Je trouve que les assistantes maternelles font plus d'heures que la plus part des gens pour un salaire dérisoire donc je fais un maximum pendant l'accueil ( surtout pendant la sieste, bien évidement).  Il faut bien avoir des avantages sinon je ne vois pas l'intérêt de faire ce travail autant aller en Crèche ou autre. 

Vous me faites peur en disant que les enfants sont de plus en plus difficile sur le sommeil. 
La Maman, je ne lui cache rien et elle ne me dit rien. Elle sait que parfois je le laisse un peu pleurer pour qu'il s'endorme ( jamais 1h , max 10 min et je retourne le voir). 
J'en ai discuter avec la maman pour l'endormissement mais elle est fatiguée de ne pas dormir si elle ne le met pas avec elle. 
Je n'ai pas jugé car c'est pas toujours facile de résister. Le hic, c'est qu'il n'a pas sa chambre à lui, manque de place dans la maison. 

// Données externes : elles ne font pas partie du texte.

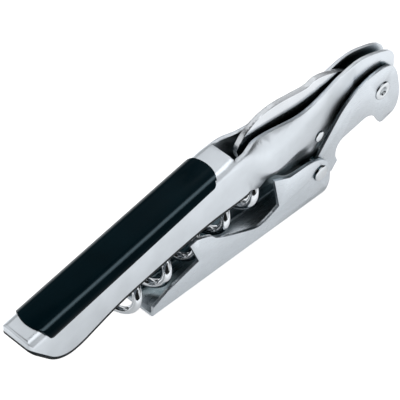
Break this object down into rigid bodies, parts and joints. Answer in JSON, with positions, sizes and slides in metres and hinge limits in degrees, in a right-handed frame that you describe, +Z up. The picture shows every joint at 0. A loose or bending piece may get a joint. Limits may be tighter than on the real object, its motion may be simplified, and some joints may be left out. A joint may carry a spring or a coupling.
{
  "type": "double-hinged lever corkscrew",
  "caption": "Folding waiter's corkscrew with a pressed steel handle, black grip inlay, foil knife, cap lifter link, stepped boot lever and worm.",
  "frame": {"origin": "middle of the length and width, on the surface that the folded tool stands on", "axes": "+X from the tail of the handle to its head, +Y along the pins, +Z up from the boot lever's flat underside; the near side with the rivet heads shown is -Y"},
  "size_m": [0.1264, 0.012, 0.0365],
  "materials": {
    "satin_steel": "satin",
    "lever_steel": "satin",
    "blade_steel": "ground",
    "rivet_steel": "polished",
    "worm_steel": "polished",
    "black_grip": "semi-gloss"
  },
  "bodies": {
    "handle": {"handle_body": "satin_steel", "grip_inlay": "black_grip", "head_pin": "rivet_steel", "head_washers": "rivet_steel", "worm_pin": "rivet_steel"},
    "knife": {"foil_knife": "blade_steel"},
    "link": {"cap_lifter_link": "lever_steel"},
    "boot": {"boot_lever": "lever_steel", "hinge_pin": "rivet_steel"},
    "worm": {"worm": "worm_steel"}
  },
  "joints": [
    {"name": "link_swing", "type": "hinge", "parent": "handle", "child": "link", "pos_m": [0.05655, 0, 0.0204], "axis": [0, -1, 0], "range_deg": [0, 100]},
    {"name": "boot_swing", "type": "hinge", "parent": "link", "child": "boot", "pos_m": [0.03325, 0, 0.00855], "axis": [0, -1, 0], "range_deg": [0, 55]},
    {"name": "worm_fold", "type": "hinge", "parent": "handle", "child": "worm", "pos_m": [0.0349, 0, 0.01835], "axis": [0, -1, 0], "range_deg": [0, 92]},
    {"name": "knife_fold", "type": "hinge", "parent": "handle", "child": "knife", "pos_m": [0.05655, 0, 0.0204], "axis": [0, 1, 0], "range_deg": [0, 160]}
  ],
  "couplings": [
    {"joint": "worm_fold", "follows": "link_swing", "ratio": 0.91}
  ]
}
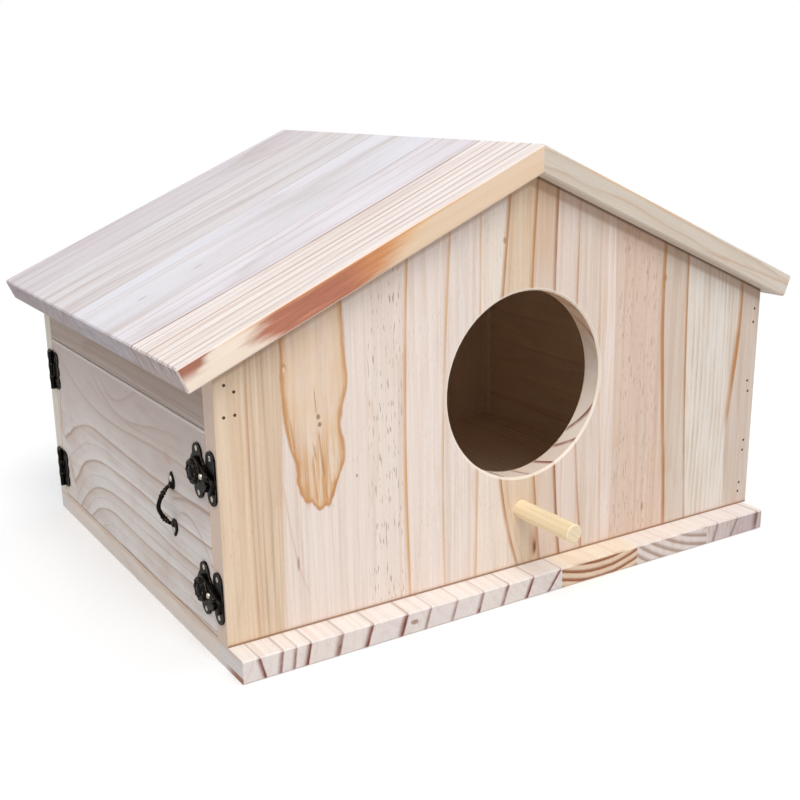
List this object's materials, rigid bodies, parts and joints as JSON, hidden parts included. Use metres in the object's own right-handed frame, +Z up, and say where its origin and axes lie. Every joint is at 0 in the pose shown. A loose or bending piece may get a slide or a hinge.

Je vois que chez moi, ça va mieux chaque jour. 
Nous avons fait l'adaptation mais difficile car la maman travaillais déjà. 
Elle l'a gardé 7 mois et du jour au lendemain c'est la Tata qui l'a gardé et ensuite un peu d'adaptation et direct chez moi car la Tata ne pouvait plus le garder, en plus c'était chez lui. 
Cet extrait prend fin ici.